#### Records shown

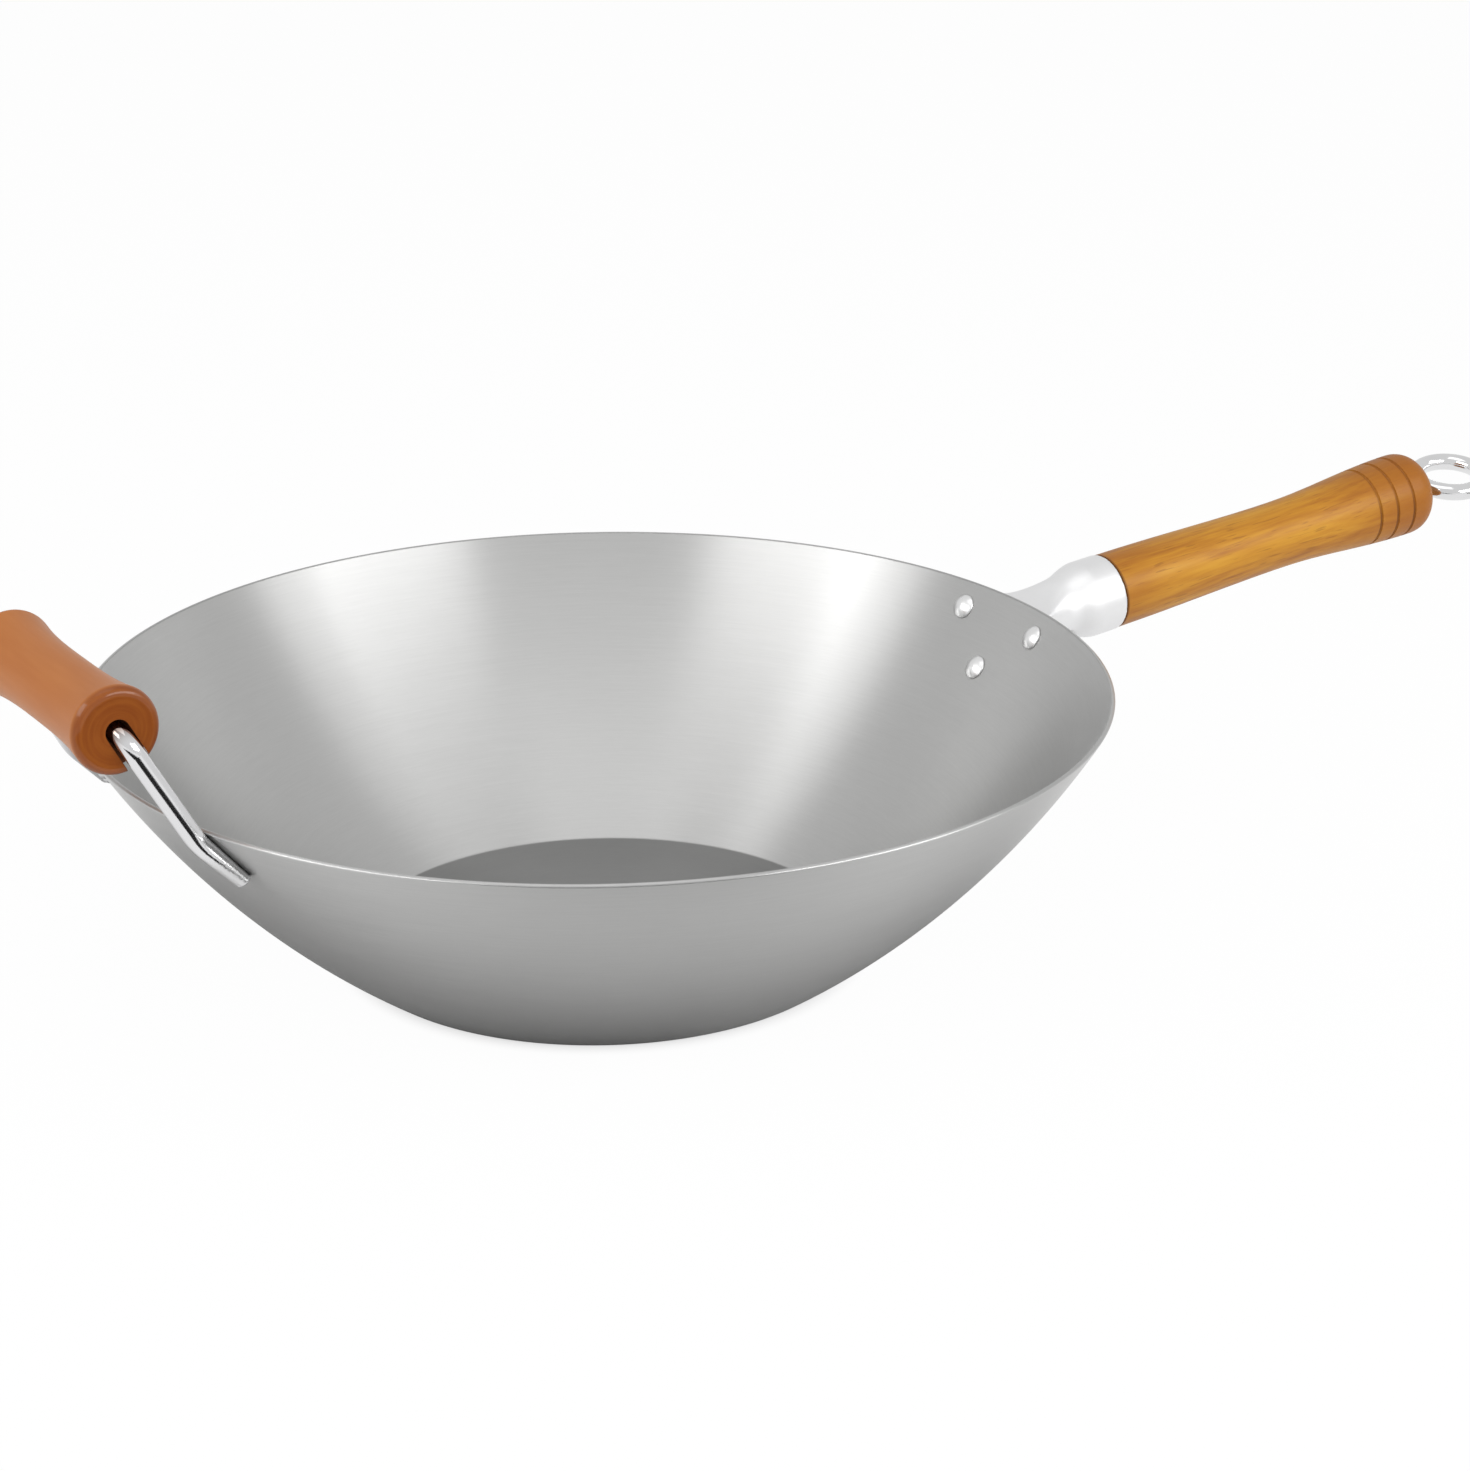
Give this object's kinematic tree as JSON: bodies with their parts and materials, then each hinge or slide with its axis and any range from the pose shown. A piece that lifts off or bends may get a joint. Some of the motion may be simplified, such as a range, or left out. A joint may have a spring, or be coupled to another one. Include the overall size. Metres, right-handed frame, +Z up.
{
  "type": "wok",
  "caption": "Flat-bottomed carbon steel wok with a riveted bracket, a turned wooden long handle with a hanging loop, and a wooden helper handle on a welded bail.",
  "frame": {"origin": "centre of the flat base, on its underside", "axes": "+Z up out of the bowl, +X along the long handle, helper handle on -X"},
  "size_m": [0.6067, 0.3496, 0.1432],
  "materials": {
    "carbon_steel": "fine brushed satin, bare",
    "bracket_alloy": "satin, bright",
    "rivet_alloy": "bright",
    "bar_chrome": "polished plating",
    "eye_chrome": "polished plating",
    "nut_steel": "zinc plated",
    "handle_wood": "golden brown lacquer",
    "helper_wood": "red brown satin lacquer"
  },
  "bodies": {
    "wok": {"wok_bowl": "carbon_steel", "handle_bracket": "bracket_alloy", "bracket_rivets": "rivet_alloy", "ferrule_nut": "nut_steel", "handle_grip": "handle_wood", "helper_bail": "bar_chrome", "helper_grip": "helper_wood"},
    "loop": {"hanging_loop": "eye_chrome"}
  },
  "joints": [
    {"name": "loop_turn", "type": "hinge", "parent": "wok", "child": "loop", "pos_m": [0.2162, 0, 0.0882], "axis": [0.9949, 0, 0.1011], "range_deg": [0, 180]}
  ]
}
--
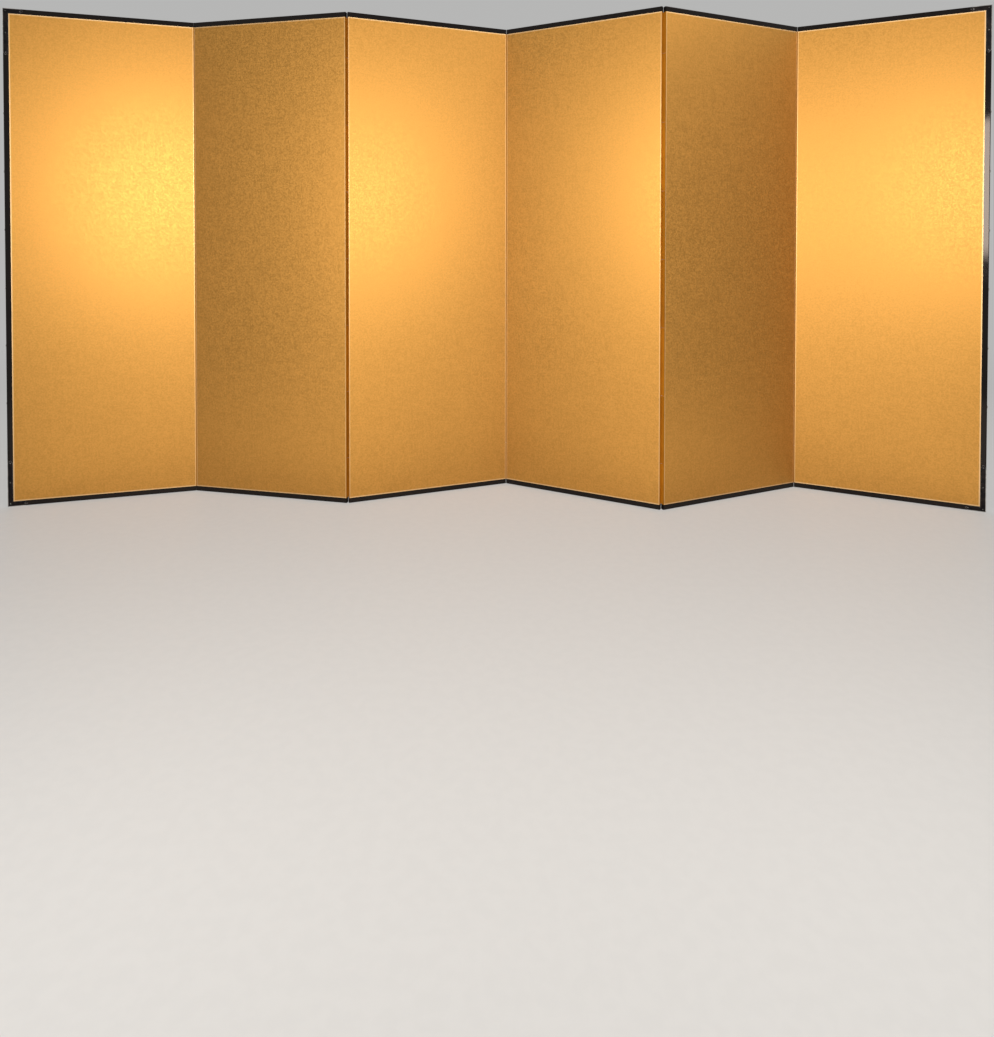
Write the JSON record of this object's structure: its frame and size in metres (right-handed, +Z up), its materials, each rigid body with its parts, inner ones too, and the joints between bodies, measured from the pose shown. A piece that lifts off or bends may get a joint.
---
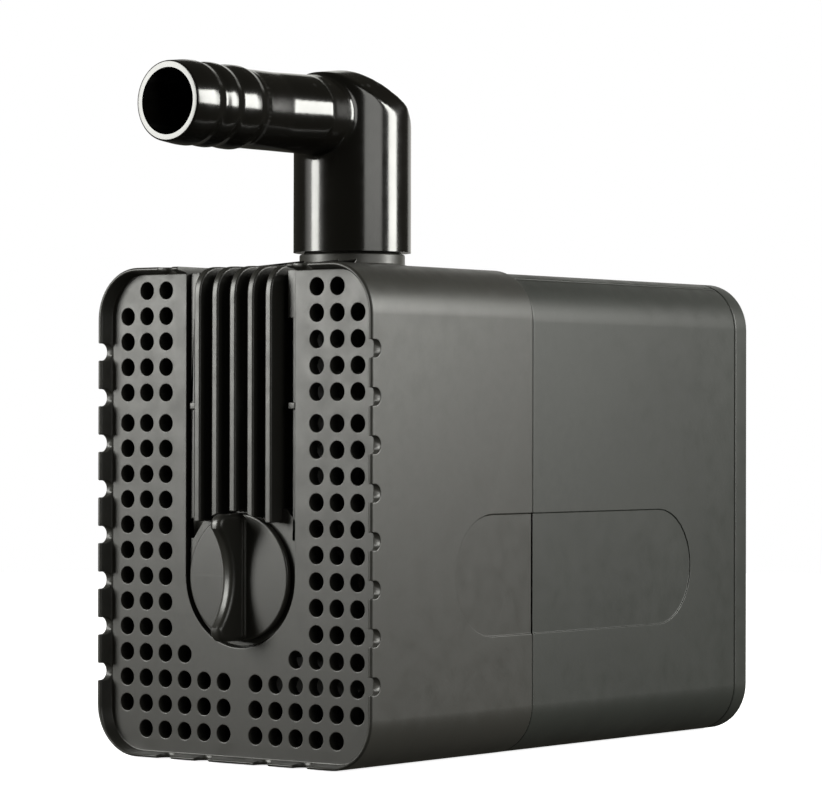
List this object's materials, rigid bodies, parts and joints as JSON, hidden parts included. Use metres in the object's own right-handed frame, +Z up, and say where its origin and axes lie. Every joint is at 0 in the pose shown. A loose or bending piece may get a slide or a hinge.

#### Goal
Looking at the records above, say how many lines hold the string "origin". Write nothing but the number.

#### Task result
2